Thread (4 messages) 4 messages, 3 authors, 2005-12-17

Re: SATA controller order

From: John Stoffel <hidden>
Date: 2005-12-17 01:15:12

Andre> On 2005-12-16 04:32 -0500, Jeff Garzik wrote:
quoted
Andre Majorel wrote:
quoted
I have a motherboard with two SATA chips (Nvidia nForce 4 and
Silicon Image SiI 3114) running Linux 2.6.14.3. The drivers are
SCSI_SATA_NV and SCSI_SATA_SIL, both compiled-in.                          
                                                                               
Ports on the SiI 3114 controller are assigned scsi0 through
scsi3 and ports on the nForce4 chip are assigned scsi4 through
scsi7. Is there any way to control the order so that SCSI_SATA_NV
gets scsi0-scsi3 and SCSI_SATA_SIL gets scsi4-scsi7 instead ?
Use modules,
Andre> But then wouldn't I have to use initrd if / is on a raid device ?

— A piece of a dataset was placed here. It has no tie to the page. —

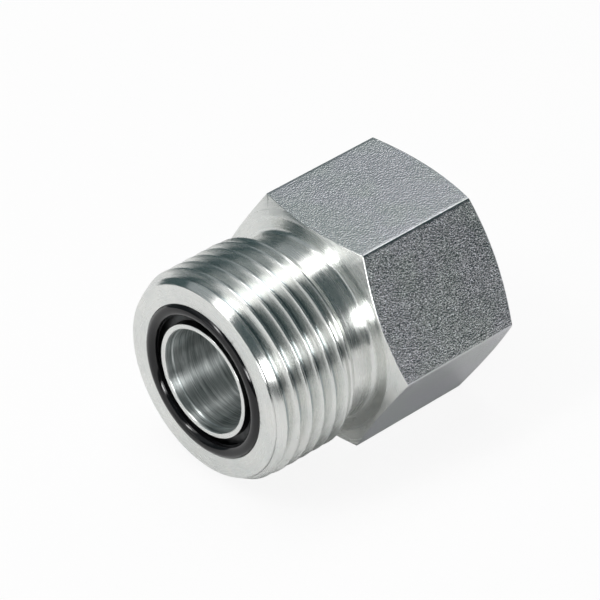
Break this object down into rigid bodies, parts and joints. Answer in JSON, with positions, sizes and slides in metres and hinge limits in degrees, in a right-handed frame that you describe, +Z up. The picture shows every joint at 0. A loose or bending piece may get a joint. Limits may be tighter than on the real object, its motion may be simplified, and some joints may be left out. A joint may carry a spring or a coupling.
{
  "type": "face seal fitting",
  "caption": "Straight hydraulic adapter: a male O-ring face seal nose with a captive O-ring, a hexagon body, and a female parallel port in the far end.",
  "frame": {"origin": "centre of the nose's flat sealing face, on the fitting's axis", "axes": "+X along the bore from the sealing face to the female port, +Z up, with the fitting lying on one flat of its hexagon"},
  "size_m": [0.0405, 0.0368, 0.032],
  "materials": {
    "plated_steel": "bright zinc plate on turned steel, with rougher drawn bar on the hexagon's flats",
    "black_rubber": "smooth, slightly oily black nitrile rubber"
  },
  "bodies": {
    "root": {"fitting_body": "plated_steel", "o_ring": "black_rubber"}
  },
  "joints": []
}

So?  I've been planning for a long time to mirror my / and /boot
partitions, I've even got the empty disk to do it with, just haven't
done it yet.  And I've got my /home and /local partitions mirrored
which has saved my butt a couple of times now.

Andre> OK. This did the trick :

[ patch deleted ]

You do realize that this patch won't get accepted into the main
kernel, so you'll have to keep re-applying it (and remembering to)
each time you install a new kernel.  Is it really worth it?

For one thing, since mdadm doesn't care where disks are located, just
use a mdadm.conf file with a line saying 'DEVICE partitions' so that
it will search all partitions it finds for MD devices.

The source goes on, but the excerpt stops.